O New York Times não costuma publicar nomes de vítimas de crimes sexuais. No entanto, um artigo publicado no dia 22/11 sobre um garoto envolvido no caso de abusos cometidos por Jerry Sandusky, ex-assistente do técnico de futebol americano da Universidade da Pensilvânia, continha detalhes biográficos que o identificavam para qualquer um que saiba fazer uma busca na web, alegaram críticos e advogados do jovem.
Segundo o ombudsman do NYTimes, Arthur S. Brisbane [17/12/11], Michel Boni, advogado da “Vítima 1”, como o garoto é conhecido no grande júri, afirmou que o jornal deveria ter tido mais cuidado. Editores do diário contaram a Brisbane que sabiam que a matéria era delicada e discutiram-na com atenção, antes de publicá-la. Eles concluíram que era importante escrever as consequências dos crimes pelos quais Sandusky foi acusado e os detalhes biográficos da Vítima 1 precisavam ser incluídos. “Eu argumentaria que há grande valor na matéria que fizemos. Ela contou ao leitor tanto sobre como a situação evoluiu, assim como as acusações e o impacto na suposta vítima”, afirmou Philip B. Corbett, subeditor de padrões. Para Joe Sexton, editor de esportes – seção que produziu o artigo –, o jornal tentou respeitar a privacidade do jovem ao mesmo tempo em que dava credibilidade à matéria.
Perfil
A questão não é fácil para as organizações de mídia. Enquanto editores e repórteres geralmente protegem a identidade das vítimas de crimes sexuais, há situações em que estas identidades são reveladas. Um exemplo recente foi o caso contra o ex-presidente do FMI, Dominique Strauss-Kahn. A identidade da mulher que o acusou, a camareira de hotel Nafissatou Diallo, não foi revelada até que ela começou a dar entrevistas, em um esforço para pressionar promotores a levar Strauss-Kahn a julgamento.
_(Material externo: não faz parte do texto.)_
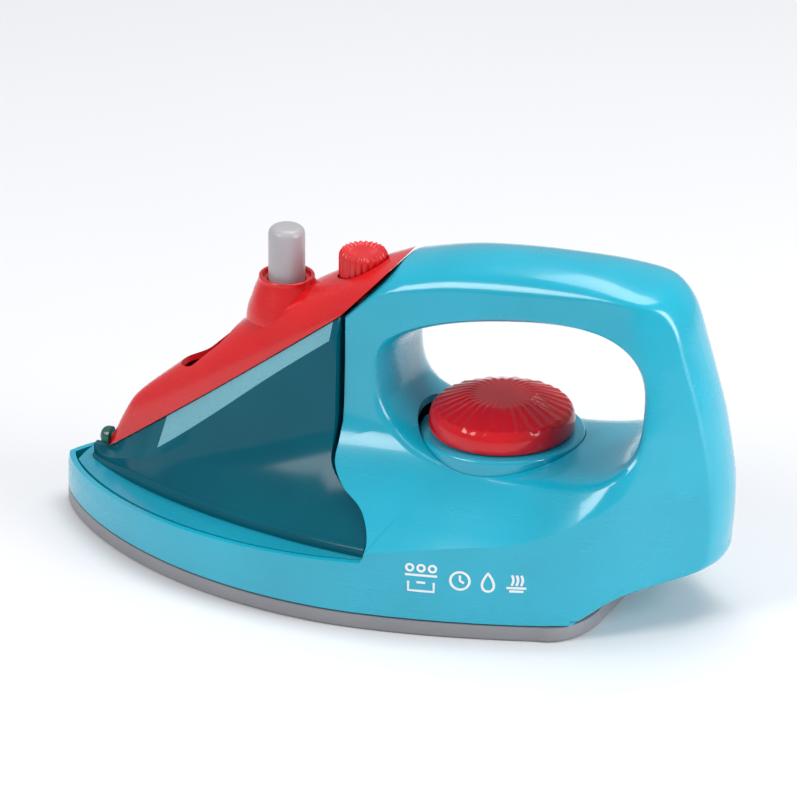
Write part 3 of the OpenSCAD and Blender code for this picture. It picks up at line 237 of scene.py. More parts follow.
def skirt_station(k, stations, levels):
    """Wall of the skirt beside the tank: points up the outside, then down the inside."""
    x = tank_rear_x * (1 - math.sin(math.radians(90 * k / stations)))
    bow = k == stations
    step = 0.1 * shell_wall
    slope = (plan_half(x + step) - plan_half(max(x - step, 0))) / (2 * step)
    out = (0, 1) if k == 0 else (-1, 0) if bow else (-slope / math.hypot(slope, 1), 1 / math.hypot(slope, 1))
    wide, top = 0 if bow else plan_half(x), skirt_rear_top if k == 0 else skirt_top(x)
    ease = min(k / 4, 1)
    outside, inside = [], []
    for j in range(levels + 1):
        z = mix(skirt_bottom, top, j / levels)
        y = mix(body_half(x, z), wide - 0.012 * (z - skirt_bottom), ease) if not bow else 0
        lean = 0.0004 * ease if j == levels else 0
        outside.append((x - out[0] * lean, y - out[1] * lean, z))
        inside.append((x - out[0] * shell_wall, max(y - out[1] * shell_wall, 0), z))
    return outside + inside[::-1]


def ring_faces(first, second, size):
    """Faces between two rings of as many points, which may be any two of a row of rings."""
    return [
        (first * size + k, first * size + (k + 1) % size, second * size + (k + 1) % size, second * size + k)
        for k in range(size)
    ]


def piece_from(name, points, faces):
    """A piece made from points behind the nose and faces, in the part's frame."""
    mesh = bpy.data.meshes.new(name)
    mesh.from_pydata([(nose_x + float(x), float(y), float(z)) for x, y, z in points], [], faces)
    piece = bpy.data.objects.new(name, mesh)
    bpy.context.scene.collection.objects.link(piece)
    shaped = bmesh.new()
    shaped.from_mesh(mesh)
    bmesh.ops.remove_doubles(shaped, verts=shaped.verts, dist=1e-6)
    bmesh.ops.recalc_face_normals(shaped, faces=shaped.faces)
    shaped.to_mesh(mesh)
    shaped.free()
    return piece


def rod_between(name, start, end, radius, sides=64):
    """A plain round bar that cuts a hole or fills a place, between two points behind the nose."""
    start, end = Vector(start), Vector(end)
    along = (end - start).normalized()
    side = along.orthogonal().normalized()
    other = along.cross(side)
    points, faces = [], []
    for centre in (start, end):
        for k in range(sides):
            turn = 2 * math.pi * k / sides
            points.append(centre + radius * (math.cos(turn) * side + math.sin(turn) * other))
    faces = [(k, (k + 1) % sides, sides + (k + 1) % sides, sides + k) for k in range(sides)]
    faces += [tuple(range(sides)), tuple(range(sides, 2 * sides))]
    return piece_from(name, points, faces)


def shaped_by(piece, tools, how="DIFFERENCE"):
    """Cuts or joins other forms into a piece and takes them away."""
    for tool in tools:
        step = piece.modifiers.new(how.lower(), "BOOLEAN")
        step.operation, step.object, step.solver = how, tool, "EXACT"
    bpy.context.view_layer.update()
    graph = bpy.context.evaluated_depsgraph_get()
    made = bpy.data.meshes.new_from_object(piece.evaluated_get(graph))
    piece.modifiers.clear()
    piece.data = made
    for tool in tools:
        bpy.data.objects.remove(tool)


def smoothed(piece, angle=32):
    """Soft shading, with the edges sharper than an angle kept crisp."""
    piece.data.shade_smooth()
    piece.data.set_sharp_from_angle(angle=math.radians(angle))


def finish_nodes(name):
    """An empty node material with its shader, and a place on the object to draw the grain from."""
    material = bpy.data.materials.new(name)
    material.use_nodes = True
    nodes, links = material.node_tree.nodes, material.node_tree.links
    shader = nodes["Principled BSDF"]
    place = nodes.new("ShaderNodeTexCoord")
    return material, nodes, links, shader, place


def mottled(nodes, links, place, scale, low, high, stretch=(1, 1, 1), detail=4):
    """Soft noise turned into a value between two limits."""
    size = nodes.new("ShaderNodeMapping")
    size.inputs["Scale"].default_value = stretch
    noise = nodes.new("ShaderNodeTexNoise")
    noise.inputs["Scale"].default_value = scale
    noise.inputs["Detail"].default_value = detail
    limits = nodes.new("ShaderNodeMapRange")
    limits.inputs["From Min"].default_value = 0.3
    limits.inputs["From Max"].default_value = 0.7
    limits.inputs["To Min"].default_value = low
    limits.inputs["To Max"].default_value = high
    links.new(place.outputs["Object"], size.inputs["Vector"])
    links.new(size.outputs["Vector"], noise.inputs["Vector"])
    links.new(noise.outputs["Fac"], limits.inputs["Value"])
    return limits.outputs["Result"]


def moulded_plastic(name, colour, gloss=0.26, depth=0.02, coat=0.35, grain=900.0, depth_of_colour=0.06):
    """Injection-moulded plastic with a slight drift in colour, flow marks and hairline rubs."""
    material, nodes, links, shader, place = finish_nodes(name)
    tint = nodes.new("ShaderNodeMix")
    tint.data_type = "RGBA"
    tint.inputs["A"].default_value = (*[c * (1 - depth_of_colour) for c in colour], 1)
    tint.inputs["B"].default_value = (*[min(c * (1 + depth_of_colour), 1) for c in colour], 1)
    links.new(mottled(nodes, links, place, 38, 0, 1), tint.inputs["Factor"])
    links.new(tint.outputs["Result"], shader.inputs["Base Color"])
    flow = mottled(nodes, links, place, 55, gloss - 0.03, gloss + 0.04)
    rubs = mottled(nodes, links, place, 420, 0, 0.05, stretch=(0.12, 1, 1.6), detail=6)
    both = nodes.new("ShaderNodeMath")
    both.operation = "ADD"
    links.new(flow, both.inputs[0])
    links.new(rubs, both.inputs[1])
    links.new(both.outputs["Value"], shader.inputs["Roughness"])
    bump = nodes.new("ShaderNodeBump")
    bump.inputs["Strength"].default_value = depth
    bump.inputs["Distance"].default_value = 0.0002
    links.new(mottled(nodes, links, place, grain, 0, 1), bump.inputs["Height"])
    links.new(bump.outputs["Normal"], shader.inputs["Normal"])
    shader.inputs["IOR"].default_value = 1.5
    shader.inputs["Coat Weight"].default_value = coat
    shader.inputs["Coat Roughness"].default_value = 0.08
    return material


def dressed(piece, body, material, *nodes, slot=None):
    """Gives a piece its finish, the body it moves with and the nodes that it stands for."""
    piece.data.materials.clear()
    piece.data.materials.append(material)
    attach(piece, body)
    if nodes:
        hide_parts(*nodes)
    return piece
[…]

No caso do artigo sobre a Vítima 1, o NYTimes não identificou o garoto, mas publicou detalhes que poderiam identificá-lo. O diário entrevistou dezenas de amigos, treinadores e outros envolvidos no caso para preencher o perfil da vítima, suas experiências, sua vida antes e depois de ele se tornar parte de uma investigação. Os detalhes controversos referiam-se a um acidente de carro sofrido por ele, sua recuperação e seu sucesso atlético pouco depois – elementos que atraíram mídia na época.
David Newhouse, editor do jornal The Patriot-News, que cobriu amplamente o caso Sandusky, também criticou o NYTimes, escrevendo uma coluna em 23/11 na qual afirmava que seu jornal sabia a identidade da Vítima 1, mas optou por não divulgar os detalhes para protegê-la. “Não é por acaso que a Vítima 1 foi apenas a segunda vítima a ir às autoridades, em supostos 15 anos em que Sandusky comete abusos. Matérias como estas desencorajam vítimas a falar”, opinou.
Editores do NYTimes defenderam o artigo, alegando que a identidade da Vítima 1 – que teria sofrido abusos por quatro anos, até 2009 – já era amplamente conhecida em sua comunidade. O jornal também notou que a mãe do garoto havia concedido diversas entrevistas – às redes ABC e CNN, ao Patriot-News e a um freelancer cujo artigo apareceu no site Huffington Post. Para Brisbane, tais entrevistas não justificam que o NYTimes dê detalhes que identificassem a vítima, pois a mãe manteve seu anonimato e o do filho.
Na matéria do Huffington Post, ela afirmou que está preocupada com o fato de o filho ser vítima de críticas, mas decidiu ser entrevistada porque queria que sua versão da história fosse ouvida. Ela aproveitou a entrevista para criticar o modo como a escola lidou com o caso, contestando a caracterização favorável do procurador geral da Pensilvânia em relação às ações da escola e sugerindo que um funcionário contribuiu com os ataques verbais a seu filho após ele ter revelado os abusos. Ainda assim, nada na entrevista mostrou, observa o ombudsman, que ela queria expor a identidade do filho. Pelo contrário, ela reclamou que um funcionário expôs seu filho a outros pais de alunos.